Within the material below, locate the line with "# the cage: side" and the line with "obj.matrix_parent_inverse = Matrix.Identity(4)", then return those two lines and all lines between them, exactly as written.

++++ Data for this task ++++

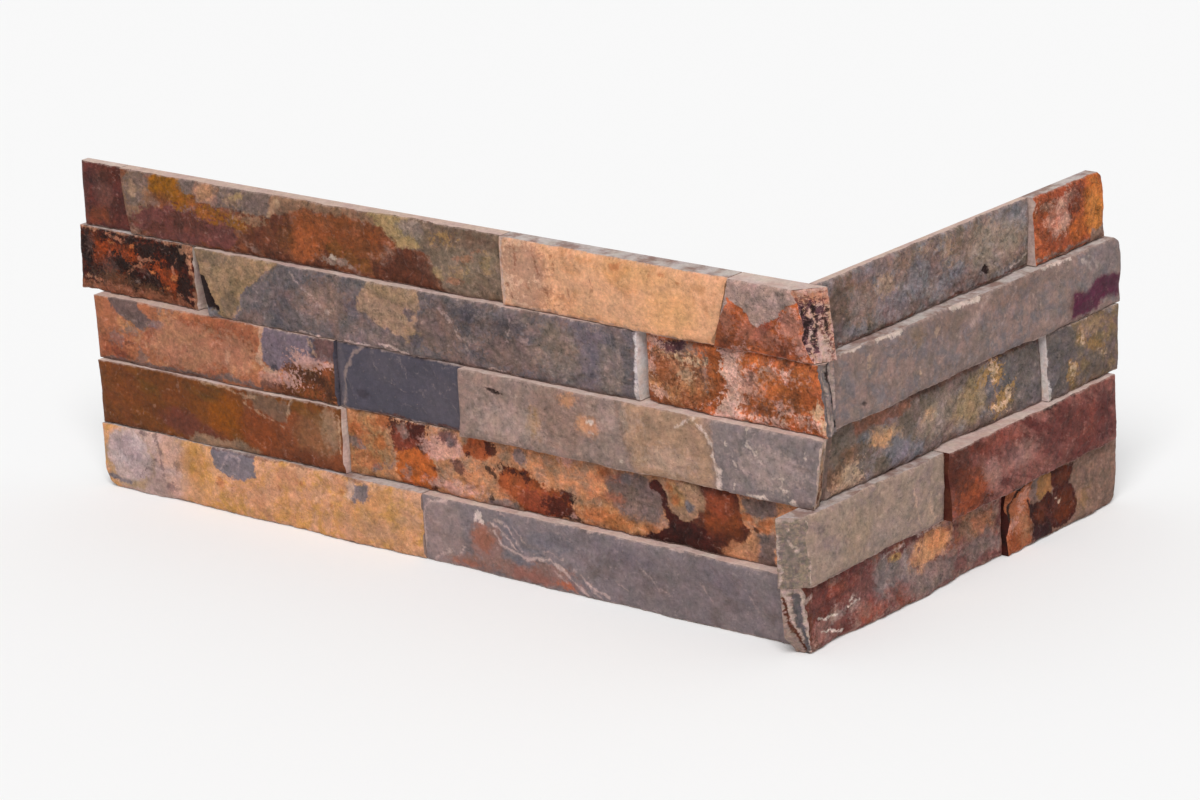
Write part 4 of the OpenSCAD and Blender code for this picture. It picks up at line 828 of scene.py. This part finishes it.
        stain("pink", oval(134, 22, 4, 5), oval(125, 12, 4, 3), soft=1.2, ragged=9, much=0.7),
        stain("sienna", oval(126, 5, 5, 4), oval(138, 11, 2, 5), oval(124, 26, 4, 3), soft=1, ragged=10, much=0.65),
        stain("smoke", poly((140, 32), (150, 32), (147, 18), (139, 21)), soft=1, ragged=4, much=0.8),
        stain("ochre", poly((144, 29), (156, 29), (155, 18), (146, 17)), soft=1.2, ragged=4, much=0.8),
        stain("wine", poly((138, 21), (142, 17), (147, 17), (153, 20), (156, 12), (155, 0), (138, -1), (140, 8), (139, 14)), soft=0.45, ragged=2.4),
        stain("coal", oval(146, 6, 8, 7), oval(141, 15, 3, 4), soft=1.5, ragged=9, much=0.5),
        stain("violet", oval(145, 4, 6, 4), soft=1, ragged=5, much=0.35),
        stain("wine", poly((154, 28), (172, 28), (168, 17), (155, 17)), oval(162.5, 11, 10.6, 9.6), soft=0.45, ragged=1.8),
        stain("sienna", oval(163, 11, 8, 7), oval(163, 24, 7, 4), oval(147, 12, 4, 4), soft=2.5, ragged=7, much=0.4),
        stain("maroon", line(1.6, (148, 14), (156, 6)), oval(157, 14, 3, 4), soft=1, ragged=7, much=0.6),
        stain("pale", oval(160, 13, 1.2, 0.9), oval(158, 15.5, 0.7, 0.5), soft=0.4, ragged=2, much=0.9),
        # Painted shadow: near-black lines along a leaf step near the left end, set 0.5 mm back, stand in for the step's
        # shadow
        stain("coal", line(2.0, (130, 28), (128, 25), (124, 21), (121, 13)), line(1.8, (130, 27.4), (138, 28)), soft=0.4, ragged=2.4, much=0.95, step=-0.5),
        stain("straw", oval(178, 10, 5, 3, 30), soft=2.5, ragged=7, much=0.6),
        stain("shell", line(0.8, (136, 1), (156, 0.8)), soft=0.5, ragged=3, much=0.4),
    ], rough=1.1, sides=("coal", "mushroom"), tone=(0.98, 0.8, 0.7)),
}


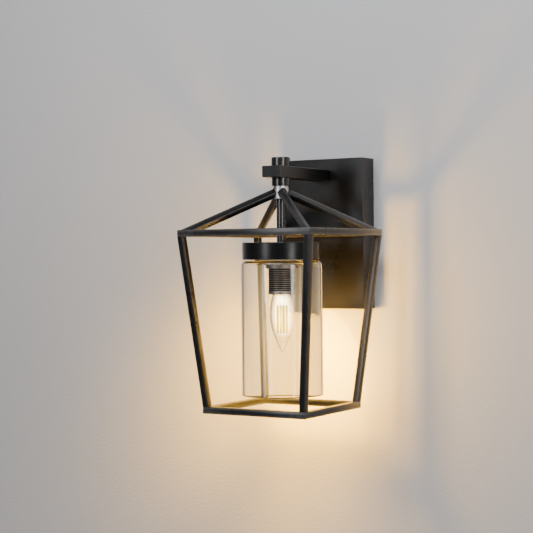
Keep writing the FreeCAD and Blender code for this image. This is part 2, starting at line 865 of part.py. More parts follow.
def wire_nuts():
    cones = []
    low = nut_cone_top - nut_cone_height
    for x in (-nut_cone_spacing, 0, nut_cone_spacing):
        cone = Part.makeCone(nut_cone_tip_radius, nut_cone_radius, nut_cone_height, V(x, canopy_y, low))
        bore = rod(x, canopy_y, nut_cone_top - nut_bore_depth, nut_cone_top, wire_radius + thread_gap)
        cones.append(cone.cut(bore))
    return Part.makeCompound(cones)


pieces = {
    "backplate_shell": backplate_shell(),
    "wall_seal": wall_seal(),
    "mounting_bracket": mounting_bracket(),
    "canopy_screws": canopy_screws(),
    "ground_screw": ground_screw(),
    "wire_nuts": wire_nuts(),
    "live_wire": lead_wire(1),
    "neutral_wire": lead_wire(-1),
    "ground_wire": ground_wire(),
    "arm_tube": arm_tube(),
    "arm_end_cap": arm_end_cap(),
    "arm_root_block": arm_root_block(),
    "arm_clamp_plate": arm_clamp_plate(),
    "arm_screws": arm_screws(),
    "wire_bushing": wire_bushing(),
    "finial": finial(),
    "collar": collar(),
    "hollow_nipple": hollow_nipple(),
    "arm_lock_nut": arm_lock_nut(),
    "hub": hub(),
    "stem_tube": stem_tube(),
    "stem_nipple": stem_nipple(),
    "cap_nut": cap_nut(),
    "shade_cap": shade_cap(),
    "cap_plate": cap_plate(),
    "shade_gasket": shade_gasket(),
    "glass_shade": glass_shade(),
    "shade_ring": shade_ring(),
    "socket_body": socket_body(),
    "socket_screw_shell": socket_screw_shell(),
    "socket_contact": socket_contact(),
    "socket_terminals": socket_terminals(),
    "bulb_base": bulb_base(),
    "bulb_insulator": bulb_insulator(),
    "bulb_contact": bulb_contact(),
    "bulb_glass": bulb_glass(),
    "bulb_stem": bulb_stem(),
    "bulb_filaments": bulb_filaments(),
    "filament_leads": filament_leads(),
    "bulb_driver": bulb_driver(),
}

# the cage: side 0 is the front, and the sides follow anticlockwise seen from above
for number, side in enumerate(("front", "right", "back", "left")):
    pieces["top_rail_" + side] = rail(cage_top_width / 2, cage_top - bar_size, 90 * number)
    pieces["bottom_rail_" + side] = rail(cage_bottom_width / 2, cage_bottom, 90 * number)

corners = {"front_left": (-1, -1), "front_right": (1, -1), "back_right": (1, 1), "back_left": (-1, 1)}
for name, (side_x, side_y) in corners.items():
    pieces["post_" + name] = post(side_x, side_y)
    pieces["rafter_" + name] = rafter(math.degrees(math.atan2(side_y, side_x)))

os.makedirs("parts", exist_ok=True)
for node, shape in pieces.items():
    shape.exportStep("parts/" + node + ".step")
print(len(pieces), "nodes")
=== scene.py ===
import bpy
import bmesh
import json
import math
from mathutils import Matrix, Vector


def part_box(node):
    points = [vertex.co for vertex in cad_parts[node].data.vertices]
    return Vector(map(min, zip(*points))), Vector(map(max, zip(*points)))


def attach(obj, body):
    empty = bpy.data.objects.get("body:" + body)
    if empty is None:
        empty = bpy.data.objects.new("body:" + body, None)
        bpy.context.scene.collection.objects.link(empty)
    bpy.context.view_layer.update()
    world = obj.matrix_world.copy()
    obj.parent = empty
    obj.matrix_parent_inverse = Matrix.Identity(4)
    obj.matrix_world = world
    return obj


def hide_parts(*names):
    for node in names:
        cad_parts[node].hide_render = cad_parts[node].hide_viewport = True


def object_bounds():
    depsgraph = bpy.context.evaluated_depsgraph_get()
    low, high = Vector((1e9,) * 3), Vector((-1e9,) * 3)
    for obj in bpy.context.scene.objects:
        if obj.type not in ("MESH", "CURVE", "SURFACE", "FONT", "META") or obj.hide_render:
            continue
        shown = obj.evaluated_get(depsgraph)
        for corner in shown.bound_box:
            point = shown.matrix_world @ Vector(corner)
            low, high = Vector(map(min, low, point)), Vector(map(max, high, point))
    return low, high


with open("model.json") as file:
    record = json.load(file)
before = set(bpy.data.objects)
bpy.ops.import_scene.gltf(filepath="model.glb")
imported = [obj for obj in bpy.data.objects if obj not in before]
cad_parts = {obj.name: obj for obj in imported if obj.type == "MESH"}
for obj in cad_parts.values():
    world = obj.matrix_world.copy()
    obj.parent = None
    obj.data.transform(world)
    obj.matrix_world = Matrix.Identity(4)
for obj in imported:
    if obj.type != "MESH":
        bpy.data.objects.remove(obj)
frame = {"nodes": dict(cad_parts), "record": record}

cadBox = [list(corner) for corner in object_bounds()]
nodes = frame["nodes"]
mm = 0.001
print("frame loaded:", len(nodes), "nodes")


# places that everything else is measured from
def low(node):
    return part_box(node)[0]


def high(node):
    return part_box(node)[1]


def middle(node):
    return (low(node) + high(node)) / 2


def radiusOf(node):
    return (high(node).x - low(node).x) / 2


lampAxis = Vector((middle("stem_tube").x, middle("stem_tube").y, 0))
cageTop = high("top_rail_front").z


def addObject(name, data):
    item = bpy.data.objects.new(name, data)
    bpy.context.scene.collection.objects.link(item)
    return item


# camera
cameraView = {
    "aside": 0.9942,        # metres to the right of the lamp's axis
    "ahead": 1.6926,        # in front of it
    "under": 0.0386,        # below the top of the cage
    "turn": 31.05,          # degrees to the left
    "tip": -0.38,
    "roll": -0.54,
    "lens": 94.6,
    "sensor": 36,
    "farthest": 30,
}


def placeCamera(view):
    data = bpy.data.cameras.new("camera")
    data.lens = view["lens"]
    data.sensor_width = view["sensor"]
    data.clip_end = view["farthest"]
    camera = addObject("camera", data)
    spot = Vector((lampAxis.x + view["aside"], lampAxis.y - view["ahead"], cageTop - view["under"]))
    turn = Matrix.Rotation(math.radians(view["turn"]), 4, "Z")
    tip = Matrix.Rotation(math.radians(90 + view["tip"]), 4, "X")
    roll = Matrix.Rotation(math.radians(view["roll"]), 4, "Z")
    camera.matrix_world = Matrix.Translation(spot) @ turn @ tip @ roll
    bpy.context.scene.camera = camera


placeCamera(cameraView)
print("camera placed")


# node helpers
def addNode(tree, kind, values=None, **settings):
    node = tree.nodes.new(kind)
    for key, value in settings.items():
        setattr(node, key, value)
    for key, value in (values or {}).items():
        node.inputs[key].default_value = value
    return node


def mathNode(tree, operation, first, second=None, clamp=False):
    node = addNode(tree, "ShaderNodeMath", operation=operation, use_clamp=clamp)
    for index, item in enumerate((first, second)):
        if item is None:
            continue
        if isinstance(item, (int, float)):
            node.inputs[index].default_value = item
        else:
            tree.links.new(item, node.inputs[index])
    return node.outputs[0]


def addScaled(tree, base, extra, share):
    return mathNode(tree, "ADD", base, mathNode(tree, "MULTIPLY", extra, share))


def rangeNode(tree, value, start, end, atStart=0.0, atEnd=1.0):
    limits = {"From Min": start, "From Max": end, "To Min": atStart, "To Max": atEnd}
    node = addNode(tree, "ShaderNodeMapRange", limits)
    tree.links.new(value, node.inputs["Value"])
    return node.outputs["Result"]


def mixColour(tree, factor, first, second):
    node = addNode(tree, "ShaderNodeMix", data_type="RGBA")
    tree.links.new(factor, node.inputs["Factor"])
    for item, socket in ((first, node.inputs[6]), (second, node.inputs[7])):
        if isinstance(item, (tuple, list)):
            socket.default_value = (*item[:3], 1)
        else:
            tree.links.new(item, socket)
    return node.outputs[2]


def objectPlace(tree):
    return addNode(tree, "ShaderNodeTexCoord").outputs["Object"]


def splitNode(tree, vector):
    node = addNode(tree, "ShaderNodeSeparateXYZ")
    tree.links.new(vector, node.inputs[0])
    return node.outputs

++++

§ Solution for this problem
# the cage: side 0 is the front, and the sides follow anticlockwise seen from above
for number, side in enumerate(("front", "right", "back", "left")):
    pieces["top_rail_" + side] = rail(cage_top_width / 2, cage_top - bar_size, 90 * number)
    pieces["bottom_rail_" + side] = rail(cage_bottom_width / 2, cage_bottom, 90 * number)

corners = {"front_left": (-1, -1), "front_right": (1, -1), "back_right": (1, 1), "back_left": (-1, 1)}
for name, (side_x, side_y) in corners.items():
    pieces["post_" + name] = post(side_x, side_y)
    pieces["rafter_" + name] = rafter(math.degrees(math.atan2(side_y, side_x)))

os.makedirs("parts", exist_ok=True)
for node, shape in pieces.items():
    shape.exportStep("parts/" + node + ".step")
print(len(pieces), "nodes")
=== scene.py ===
import bpy
import bmesh
import json
import math
from mathutils import Matrix, Vector


def part_box(node):
    points = [vertex.co for vertex in cad_parts[node].data.vertices]
    return Vector(map(min, zip(*points))), Vector(map(max, zip(*points)))


def attach(obj, body):
    empty = bpy.data.objects.get("body:" + body)
    if empty is None:
        empty = bpy.data.objects.new("body:" + body, None)
        bpy.context.scene.collection.objects.link(empty)
    bpy.context.view_layer.update()
    world = obj.matrix_world.copy()
    obj.parent = empty
    obj.matrix_parent_inverse = Matrix.Identity(4)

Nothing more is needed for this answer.